# [Aim of the exercise]
Write the records out again, keeping each line exactly as it is.

[Entries taken from a collection]

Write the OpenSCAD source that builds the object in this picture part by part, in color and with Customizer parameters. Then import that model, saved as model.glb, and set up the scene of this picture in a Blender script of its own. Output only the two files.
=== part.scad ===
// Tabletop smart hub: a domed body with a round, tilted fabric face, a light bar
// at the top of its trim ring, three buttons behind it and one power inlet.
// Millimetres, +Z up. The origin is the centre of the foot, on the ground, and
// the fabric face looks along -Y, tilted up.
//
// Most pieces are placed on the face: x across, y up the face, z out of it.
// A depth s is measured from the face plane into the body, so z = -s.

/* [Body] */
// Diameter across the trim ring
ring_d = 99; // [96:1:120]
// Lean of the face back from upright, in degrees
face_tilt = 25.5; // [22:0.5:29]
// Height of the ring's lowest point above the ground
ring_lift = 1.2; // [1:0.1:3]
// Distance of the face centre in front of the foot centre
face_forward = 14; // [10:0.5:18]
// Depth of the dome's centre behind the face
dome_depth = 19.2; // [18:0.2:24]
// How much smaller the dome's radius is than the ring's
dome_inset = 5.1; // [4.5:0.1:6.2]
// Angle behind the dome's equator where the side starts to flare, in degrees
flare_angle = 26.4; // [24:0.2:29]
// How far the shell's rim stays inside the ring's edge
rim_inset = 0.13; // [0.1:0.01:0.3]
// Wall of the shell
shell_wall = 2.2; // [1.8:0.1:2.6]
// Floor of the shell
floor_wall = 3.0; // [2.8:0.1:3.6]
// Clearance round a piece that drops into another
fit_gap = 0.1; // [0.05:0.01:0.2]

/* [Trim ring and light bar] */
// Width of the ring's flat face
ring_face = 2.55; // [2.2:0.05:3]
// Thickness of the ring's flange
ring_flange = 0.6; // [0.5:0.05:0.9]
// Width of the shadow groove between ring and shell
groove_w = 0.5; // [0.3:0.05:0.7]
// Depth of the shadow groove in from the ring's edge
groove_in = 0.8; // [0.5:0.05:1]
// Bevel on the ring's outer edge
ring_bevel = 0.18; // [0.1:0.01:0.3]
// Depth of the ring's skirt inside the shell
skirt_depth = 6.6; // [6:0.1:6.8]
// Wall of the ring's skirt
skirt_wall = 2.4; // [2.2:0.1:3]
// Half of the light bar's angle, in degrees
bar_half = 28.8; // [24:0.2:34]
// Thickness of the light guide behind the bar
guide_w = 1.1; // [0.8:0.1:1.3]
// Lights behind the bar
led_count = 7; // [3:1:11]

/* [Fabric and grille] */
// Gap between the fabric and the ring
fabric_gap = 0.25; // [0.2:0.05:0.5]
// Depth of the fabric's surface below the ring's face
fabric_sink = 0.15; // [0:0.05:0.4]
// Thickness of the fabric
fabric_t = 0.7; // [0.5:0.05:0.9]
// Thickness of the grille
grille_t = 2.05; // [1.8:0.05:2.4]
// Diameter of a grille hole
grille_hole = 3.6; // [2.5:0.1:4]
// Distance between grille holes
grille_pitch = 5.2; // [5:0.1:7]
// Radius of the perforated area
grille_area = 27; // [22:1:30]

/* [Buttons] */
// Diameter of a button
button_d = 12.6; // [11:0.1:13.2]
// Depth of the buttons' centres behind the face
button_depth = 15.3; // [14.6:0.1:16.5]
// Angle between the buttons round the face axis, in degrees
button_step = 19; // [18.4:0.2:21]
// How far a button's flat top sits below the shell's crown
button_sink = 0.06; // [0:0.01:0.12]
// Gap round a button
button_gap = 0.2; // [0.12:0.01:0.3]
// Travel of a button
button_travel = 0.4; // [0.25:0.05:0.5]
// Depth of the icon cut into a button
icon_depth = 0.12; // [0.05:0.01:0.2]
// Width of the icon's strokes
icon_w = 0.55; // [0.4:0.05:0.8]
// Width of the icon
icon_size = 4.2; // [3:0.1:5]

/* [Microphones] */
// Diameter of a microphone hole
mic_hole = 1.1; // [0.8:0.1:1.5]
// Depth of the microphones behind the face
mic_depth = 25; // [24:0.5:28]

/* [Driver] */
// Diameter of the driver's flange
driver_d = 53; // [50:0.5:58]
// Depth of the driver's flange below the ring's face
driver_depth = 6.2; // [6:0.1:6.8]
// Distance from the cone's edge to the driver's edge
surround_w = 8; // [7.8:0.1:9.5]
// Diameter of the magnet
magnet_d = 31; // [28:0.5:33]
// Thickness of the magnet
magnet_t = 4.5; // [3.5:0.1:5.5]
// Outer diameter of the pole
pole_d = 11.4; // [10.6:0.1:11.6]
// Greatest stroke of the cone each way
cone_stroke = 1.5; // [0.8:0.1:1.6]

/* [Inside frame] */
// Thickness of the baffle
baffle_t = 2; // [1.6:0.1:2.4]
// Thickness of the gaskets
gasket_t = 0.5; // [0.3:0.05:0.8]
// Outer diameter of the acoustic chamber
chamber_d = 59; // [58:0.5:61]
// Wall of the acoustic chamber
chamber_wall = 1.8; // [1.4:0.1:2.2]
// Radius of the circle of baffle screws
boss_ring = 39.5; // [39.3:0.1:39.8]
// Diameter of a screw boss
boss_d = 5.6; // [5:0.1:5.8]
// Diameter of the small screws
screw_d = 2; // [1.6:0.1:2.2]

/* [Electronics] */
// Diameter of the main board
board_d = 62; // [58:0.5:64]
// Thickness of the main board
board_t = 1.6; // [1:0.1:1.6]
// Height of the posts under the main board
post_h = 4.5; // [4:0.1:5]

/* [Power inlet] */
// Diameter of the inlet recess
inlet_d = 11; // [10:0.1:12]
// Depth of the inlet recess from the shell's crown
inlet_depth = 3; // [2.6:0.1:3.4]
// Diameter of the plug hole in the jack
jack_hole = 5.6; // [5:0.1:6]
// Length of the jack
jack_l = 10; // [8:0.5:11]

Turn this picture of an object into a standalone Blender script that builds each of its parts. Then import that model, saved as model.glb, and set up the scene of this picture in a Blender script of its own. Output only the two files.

# [Exercise response]
Write the OpenSCAD source that builds the object in this picture part by part, in color and with Customizer parameters. Then import that model, saved as model.glb, and set up the scene of this picture in a Blender script of its own. Output only the two files.
=== part.scad ===
// Tabletop smart hub: a domed body with a round, tilted fabric face, a light bar
// at the top of its trim ring, three buttons behind it and one power inlet.
// Millimetres, +Z up. The origin is the centre of the foot, on the ground, and
// the fabric face looks along -Y, tilted up.
//
// Most pieces are placed on the face: x across, y up the face, z out of it.
// A depth s is measured from the face plane into the body, so z = -s.

/* [Body] */
// Diameter across the trim ring
ring_d = 99; // [96:1:120]
// Lean of the face back from upright, in degrees
face_tilt = 25.5; // [22:0.5:29]
// Height of the ring's lowest point above the ground
ring_lift = 1.2; // [1:0.1:3]
// Distance of the face centre in front of the foot centre
face_forward = 14; // [10:0.5:18]
// Depth of the dome's centre behind the face
dome_depth = 19.2; // [18:0.2:24]
// How much smaller the dome's radius is than the ring's
dome_inset = 5.1; // [4.5:0.1:6.2]
// Angle behind the dome's equator where the side starts to flare, in degrees
flare_angle = 26.4; // [24:0.2:29]
// How far the shell's rim stays inside the ring's edge
rim_inset = 0.13; // [0.1:0.01:0.3]
// Wall of the shell
shell_wall = 2.2; // [1.8:0.1:2.6]
// Floor of the shell
floor_wall = 3.0; // [2.8:0.1:3.6]
// Clearance round a piece that drops into another
fit_gap = 0.1; // [0.05:0.01:0.2]

/* [Trim ring and light bar] */
// Width of the ring's flat face
ring_face = 2.55; // [2.2:0.05:3]
// Thickness of the ring's flange
ring_flange = 0.6; // [0.5:0.05:0.9]
// Width of the shadow groove between ring and shell
groove_w = 0.5; // [0.3:0.05:0.7]
// Depth of the shadow groove in from the ring's edge
groove_in = 0.8; // [0.5:0.05:1]
// Bevel on the ring's outer edge
ring_bevel = 0.18; // [0.1:0.01:0.3]
// Depth of the ring's skirt inside the shell
skirt_depth = 6.6; // [6:0.1:6.8]
// Wall of the ring's skirt
skirt_wall = 2.4; // [2.2:0.1:3]
// Half of the light bar's angle, in degrees
bar_half = 28.8; // [24:0.2:34]
// Thickness of the light guide behind the bar
guide_w = 1.1; // [0.8:0.1:1.3]
// Lights behind the bar
led_count = 7; // [3:1:11]

/* [Fabric and grille] */
// Gap between the fabric and the ring
fabric_gap = 0.25; // [0.2:0.05:0.5]
// Depth of the fabric's surface below the ring's face
fabric_sink = 0.15; // [0:0.05:0.4]
// Thickness of the fabric
fabric_t = 0.7; // [0.5:0.05:0.9]
// Thickness of the grille
grille_t = 2.05; // [1.8:0.05:2.4]
// Diameter of a grille hole
grille_hole = 3.6; // [2.5:0.1:4]
// Distance between grille holes
grille_pitch = 5.2; // [5:0.1:7]
// Radius of the perforated area
grille_area = 27; // [22:1:30]

/* [Buttons] */
// Diameter of a button
button_d = 12.6; // [11:0.1:13.2]
// Depth of the buttons' centres behind the face
button_depth = 15.3; // [14.6:0.1:16.5]
// Angle between the buttons round the face axis, in degrees
button_step = 19; // [18.4:0.2:21]
// How far a button's flat top sits below the shell's crown
button_sink = 0.06; // [0:0.01:0.12]
// Gap round a button
button_gap = 0.2; // [0.12:0.01:0.3]
// Travel of a button
button_travel = 0.4; // [0.25:0.05:0.5]
// Depth of the icon cut into a button
icon_depth = 0.12; // [0.05:0.01:0.2]
// Width of the icon's strokes
icon_w = 0.55; // [0.4:0.05:0.8]
// Width of the icon
icon_size = 4.2; // [3:0.1:5]

/* [Microphones] */
// Diameter of a microphone hole
mic_hole = 1.1; // [0.8:0.1:1.5]
// Depth of the microphones behind the face
mic_depth = 25; // [24:0.5:28]

/* [Driver] */
// Diameter of the driver's flange
driver_d = 53; // [50:0.5:58]
// Depth of the driver's flange below the ring's face
driver_depth = 6.2; // [6:0.1:6.8]
// Distance from the cone's edge to the driver's edge
surround_w = 8; // [7.8:0.1:9.5]
// Diameter of the magnet
magnet_d = 31; // [28:0.5:33]
// Thickness of the magnet
magnet_t = 4.5; // [3.5:0.1:5.5]
// Outer diameter of the pole
pole_d = 11.4; // [10.6:0.1:11.6]
// Greatest stroke of the cone each way
cone_stroke = 1.5; // [0.8:0.1:1.6]

/* [Inside frame] */
// Thickness of the baffle
baffle_t = 2; // [1.6:0.1:2.4]
// Thickness of the gaskets
gasket_t = 0.5; // [0.3:0.05:0.8]
// Outer diameter of the acoustic chamber
chamber_d = 59; // [58:0.5:61]
// Wall of the acoustic chamber
chamber_wall = 1.8; // [1.4:0.1:2.2]
// Radius of the circle of baffle screws
boss_ring = 39.5; // [39.3:0.1:39.8]
// Diameter of a screw boss
boss_d = 5.6; // [5:0.1:5.8]
// Diameter of the small screws
screw_d = 2; // [1.6:0.1:2.2]

/* [Electronics] */
// Diameter of the main board
board_d = 62; // [58:0.5:64]
// Thickness of the main board
board_t = 1.6; // [1:0.1:1.6]
// Height of the posts under the main board
post_h = 4.5; // [4:0.1:5]

/* [Power inlet] */
// Diameter of the inlet recess
inlet_d = 11; // [10:0.1:12]
// Depth of the inlet recess from the shell's crown
inlet_depth = 3; // [2.6:0.1:3.4]
// Diameter of the plug hole in the jack
jack_hole = 5.6; // [5:0.1:6]
// Length of the jack
jack_l = 10; // [8:0.5:11]

Turn this picture of an object into a standalone Blender script that builds each of its parts. Then import that model, saved as model.glb, and set up the scene of this picture in a Blender script of its own. Output only the two files.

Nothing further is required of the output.